*Exercise goal*:
Nothing should be output except the lines from the one containing "clear_scene()" through the one containing "before = set(bpy.data.objects)", both ends included, each repeated exactly.

*Dataset excerpt*:
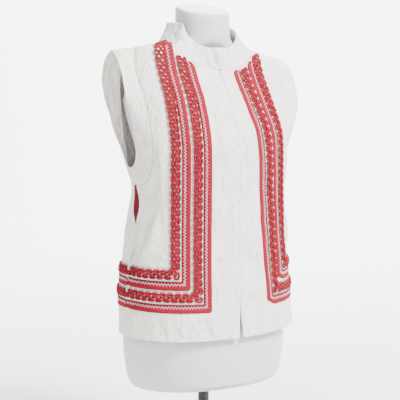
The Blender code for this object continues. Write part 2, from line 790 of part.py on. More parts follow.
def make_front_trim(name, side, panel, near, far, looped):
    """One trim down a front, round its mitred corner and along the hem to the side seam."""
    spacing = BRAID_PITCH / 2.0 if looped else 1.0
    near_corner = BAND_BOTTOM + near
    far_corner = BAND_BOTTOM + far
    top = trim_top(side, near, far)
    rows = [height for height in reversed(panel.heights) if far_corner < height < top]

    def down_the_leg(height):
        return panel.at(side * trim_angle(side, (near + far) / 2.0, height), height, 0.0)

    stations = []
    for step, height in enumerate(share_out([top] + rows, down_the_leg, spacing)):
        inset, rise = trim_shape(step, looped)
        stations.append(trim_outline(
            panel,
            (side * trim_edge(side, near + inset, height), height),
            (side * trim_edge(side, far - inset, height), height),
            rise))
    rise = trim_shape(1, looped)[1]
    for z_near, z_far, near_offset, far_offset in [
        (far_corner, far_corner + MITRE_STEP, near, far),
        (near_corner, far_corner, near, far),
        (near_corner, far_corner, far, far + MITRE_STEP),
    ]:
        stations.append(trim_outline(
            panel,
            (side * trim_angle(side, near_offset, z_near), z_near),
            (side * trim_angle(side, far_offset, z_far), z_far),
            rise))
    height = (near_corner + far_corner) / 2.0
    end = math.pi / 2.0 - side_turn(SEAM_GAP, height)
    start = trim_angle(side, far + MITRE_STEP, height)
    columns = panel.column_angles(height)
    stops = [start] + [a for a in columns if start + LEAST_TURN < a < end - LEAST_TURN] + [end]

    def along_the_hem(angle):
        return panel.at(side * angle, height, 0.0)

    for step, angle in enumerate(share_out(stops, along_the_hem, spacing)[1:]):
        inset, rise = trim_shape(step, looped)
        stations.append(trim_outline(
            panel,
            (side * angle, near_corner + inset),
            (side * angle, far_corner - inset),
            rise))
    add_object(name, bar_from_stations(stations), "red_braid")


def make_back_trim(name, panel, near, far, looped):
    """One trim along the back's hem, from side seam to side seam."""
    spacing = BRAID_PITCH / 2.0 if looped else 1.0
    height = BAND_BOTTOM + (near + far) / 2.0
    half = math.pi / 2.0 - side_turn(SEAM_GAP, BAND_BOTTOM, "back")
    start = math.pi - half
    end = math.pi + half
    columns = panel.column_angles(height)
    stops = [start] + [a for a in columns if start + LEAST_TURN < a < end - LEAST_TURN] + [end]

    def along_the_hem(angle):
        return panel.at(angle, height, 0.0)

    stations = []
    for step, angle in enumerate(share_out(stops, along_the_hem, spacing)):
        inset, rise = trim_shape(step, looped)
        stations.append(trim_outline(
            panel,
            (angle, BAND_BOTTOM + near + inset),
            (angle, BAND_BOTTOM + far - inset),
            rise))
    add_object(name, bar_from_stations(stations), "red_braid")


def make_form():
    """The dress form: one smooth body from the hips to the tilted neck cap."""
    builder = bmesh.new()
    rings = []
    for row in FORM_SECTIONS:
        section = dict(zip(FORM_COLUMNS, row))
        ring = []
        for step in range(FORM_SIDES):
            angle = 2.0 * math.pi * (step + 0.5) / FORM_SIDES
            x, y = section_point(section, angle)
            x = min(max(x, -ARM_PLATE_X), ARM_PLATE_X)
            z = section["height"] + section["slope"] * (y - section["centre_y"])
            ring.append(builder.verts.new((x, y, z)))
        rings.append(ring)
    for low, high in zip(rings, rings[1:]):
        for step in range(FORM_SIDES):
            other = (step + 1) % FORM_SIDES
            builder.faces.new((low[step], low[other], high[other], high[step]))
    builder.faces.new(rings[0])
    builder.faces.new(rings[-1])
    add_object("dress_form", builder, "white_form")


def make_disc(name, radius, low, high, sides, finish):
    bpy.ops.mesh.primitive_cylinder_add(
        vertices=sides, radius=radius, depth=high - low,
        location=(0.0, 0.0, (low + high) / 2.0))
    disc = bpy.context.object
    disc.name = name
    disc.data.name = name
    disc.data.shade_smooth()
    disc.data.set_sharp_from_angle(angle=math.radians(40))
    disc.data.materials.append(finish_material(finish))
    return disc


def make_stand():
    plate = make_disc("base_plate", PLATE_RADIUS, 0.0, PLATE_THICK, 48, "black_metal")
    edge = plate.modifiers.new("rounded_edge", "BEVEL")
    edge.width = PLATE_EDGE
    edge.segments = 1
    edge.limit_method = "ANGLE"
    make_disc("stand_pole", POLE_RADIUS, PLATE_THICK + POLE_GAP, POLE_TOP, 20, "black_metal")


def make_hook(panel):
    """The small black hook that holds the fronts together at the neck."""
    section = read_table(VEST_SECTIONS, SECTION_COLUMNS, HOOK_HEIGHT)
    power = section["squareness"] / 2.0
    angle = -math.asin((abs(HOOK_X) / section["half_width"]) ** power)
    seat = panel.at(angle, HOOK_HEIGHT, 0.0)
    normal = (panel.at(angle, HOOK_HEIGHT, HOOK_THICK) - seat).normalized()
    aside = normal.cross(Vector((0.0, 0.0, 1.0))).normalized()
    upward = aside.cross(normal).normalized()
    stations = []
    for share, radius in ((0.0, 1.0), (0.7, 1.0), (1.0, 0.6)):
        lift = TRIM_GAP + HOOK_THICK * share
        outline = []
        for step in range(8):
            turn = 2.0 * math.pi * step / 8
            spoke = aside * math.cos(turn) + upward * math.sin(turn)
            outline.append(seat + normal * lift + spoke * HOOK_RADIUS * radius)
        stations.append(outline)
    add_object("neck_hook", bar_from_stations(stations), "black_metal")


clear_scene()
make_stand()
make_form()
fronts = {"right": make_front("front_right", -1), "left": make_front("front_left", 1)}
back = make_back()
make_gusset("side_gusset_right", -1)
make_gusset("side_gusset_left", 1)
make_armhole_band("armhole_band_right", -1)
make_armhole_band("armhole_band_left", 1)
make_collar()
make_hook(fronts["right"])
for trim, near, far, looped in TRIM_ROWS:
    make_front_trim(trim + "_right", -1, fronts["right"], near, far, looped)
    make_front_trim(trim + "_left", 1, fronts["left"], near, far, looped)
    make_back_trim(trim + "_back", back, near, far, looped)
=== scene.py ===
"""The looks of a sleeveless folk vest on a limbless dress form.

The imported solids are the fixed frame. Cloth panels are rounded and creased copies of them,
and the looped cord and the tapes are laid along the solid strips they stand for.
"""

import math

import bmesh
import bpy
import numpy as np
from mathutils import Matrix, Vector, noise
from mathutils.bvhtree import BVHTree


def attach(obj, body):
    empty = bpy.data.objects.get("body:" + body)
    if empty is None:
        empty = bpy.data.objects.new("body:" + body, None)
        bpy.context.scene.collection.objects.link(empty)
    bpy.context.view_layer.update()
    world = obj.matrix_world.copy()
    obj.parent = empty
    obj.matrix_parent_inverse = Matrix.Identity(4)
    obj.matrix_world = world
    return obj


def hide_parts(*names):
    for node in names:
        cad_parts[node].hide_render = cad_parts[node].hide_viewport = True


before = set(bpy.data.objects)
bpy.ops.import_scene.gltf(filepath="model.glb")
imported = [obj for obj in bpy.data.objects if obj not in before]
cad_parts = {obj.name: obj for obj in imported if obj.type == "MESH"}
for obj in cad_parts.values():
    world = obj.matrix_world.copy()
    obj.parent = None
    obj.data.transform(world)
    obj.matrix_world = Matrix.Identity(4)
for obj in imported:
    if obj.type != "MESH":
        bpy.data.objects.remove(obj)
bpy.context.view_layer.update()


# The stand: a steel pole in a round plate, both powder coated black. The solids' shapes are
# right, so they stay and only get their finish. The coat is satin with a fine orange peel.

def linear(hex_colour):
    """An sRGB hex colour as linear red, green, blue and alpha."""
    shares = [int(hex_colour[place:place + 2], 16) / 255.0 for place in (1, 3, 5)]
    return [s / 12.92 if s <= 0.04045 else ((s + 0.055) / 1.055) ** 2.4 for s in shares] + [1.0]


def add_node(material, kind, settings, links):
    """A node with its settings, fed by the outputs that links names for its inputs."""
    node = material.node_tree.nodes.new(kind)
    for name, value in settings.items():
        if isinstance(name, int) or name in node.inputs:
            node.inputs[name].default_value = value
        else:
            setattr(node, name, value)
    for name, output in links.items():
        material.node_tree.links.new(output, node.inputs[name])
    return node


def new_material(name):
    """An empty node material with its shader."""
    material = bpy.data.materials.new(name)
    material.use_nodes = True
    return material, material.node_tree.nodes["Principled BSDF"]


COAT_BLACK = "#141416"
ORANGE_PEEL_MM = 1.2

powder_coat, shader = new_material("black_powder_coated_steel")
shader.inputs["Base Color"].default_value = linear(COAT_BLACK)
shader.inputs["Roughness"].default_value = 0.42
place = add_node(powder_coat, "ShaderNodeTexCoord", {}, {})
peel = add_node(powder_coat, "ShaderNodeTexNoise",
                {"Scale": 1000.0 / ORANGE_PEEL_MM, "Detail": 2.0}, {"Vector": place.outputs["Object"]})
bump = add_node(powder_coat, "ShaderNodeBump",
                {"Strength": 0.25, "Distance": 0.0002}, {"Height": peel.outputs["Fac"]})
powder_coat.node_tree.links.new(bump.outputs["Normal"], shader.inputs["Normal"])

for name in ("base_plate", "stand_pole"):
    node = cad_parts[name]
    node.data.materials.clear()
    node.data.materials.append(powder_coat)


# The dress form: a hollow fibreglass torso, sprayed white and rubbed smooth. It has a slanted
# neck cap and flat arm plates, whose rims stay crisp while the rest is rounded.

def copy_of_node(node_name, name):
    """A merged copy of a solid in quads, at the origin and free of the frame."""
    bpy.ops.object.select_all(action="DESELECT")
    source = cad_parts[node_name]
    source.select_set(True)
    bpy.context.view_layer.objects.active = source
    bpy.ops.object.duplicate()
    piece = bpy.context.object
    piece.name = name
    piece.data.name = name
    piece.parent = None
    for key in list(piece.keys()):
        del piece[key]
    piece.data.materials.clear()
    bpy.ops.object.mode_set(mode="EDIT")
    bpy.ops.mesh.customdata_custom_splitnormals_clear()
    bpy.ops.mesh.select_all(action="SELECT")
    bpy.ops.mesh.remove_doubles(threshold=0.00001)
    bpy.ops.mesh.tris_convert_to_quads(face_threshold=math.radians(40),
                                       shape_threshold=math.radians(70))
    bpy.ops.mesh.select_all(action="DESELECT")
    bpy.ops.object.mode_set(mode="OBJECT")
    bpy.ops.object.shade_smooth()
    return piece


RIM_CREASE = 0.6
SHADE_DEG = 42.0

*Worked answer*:
clear_scene()
make_stand()
make_form()
fronts = {"right": make_front("front_right", -1), "left": make_front("front_left", 1)}
back = make_back()
make_gusset("side_gusset_right", -1)
make_gusset("side_gusset_left", 1)
make_armhole_band("armhole_band_right", -1)
make_armhole_band("armhole_band_left", 1)
make_collar()
make_hook(fronts["right"])
for trim, near, far, looped in TRIM_ROWS:
    make_front_trim(trim + "_right", -1, fronts["right"], near, far, looped)
    make_front_trim(trim + "_left", 1, fronts["left"], near, far, looped)
    make_back_trim(trim + "_back", back, near, far, looped)
=== scene.py ===
"""The looks of a sleeveless folk vest on a limbless dress form.

The imported solids are the fixed frame. Cloth panels are rounded and creased copies of them,
and the looped cord and the tapes are laid along the solid strips they stand for.
"""

import math

import bmesh
import bpy
import numpy as np
from mathutils import Matrix, Vector, noise
from mathutils.bvhtree import BVHTree


def attach(obj, body):
    empty = bpy.data.objects.get("body:" + body)
    if empty is None:
        empty = bpy.data.objects.new("body:" + body, None)
        bpy.context.scene.collection.objects.link(empty)
    bpy.context.view_layer.update()
    world = obj.matrix_world.copy()
    obj.parent = empty
    obj.matrix_parent_inverse = Matrix.Identity(4)
    obj.matrix_world = world
    return obj


def hide_parts(*names):
    for node in names:
        cad_parts[node].hide_render = cad_parts[node].hide_viewport = True


before = set(bpy.data.objects)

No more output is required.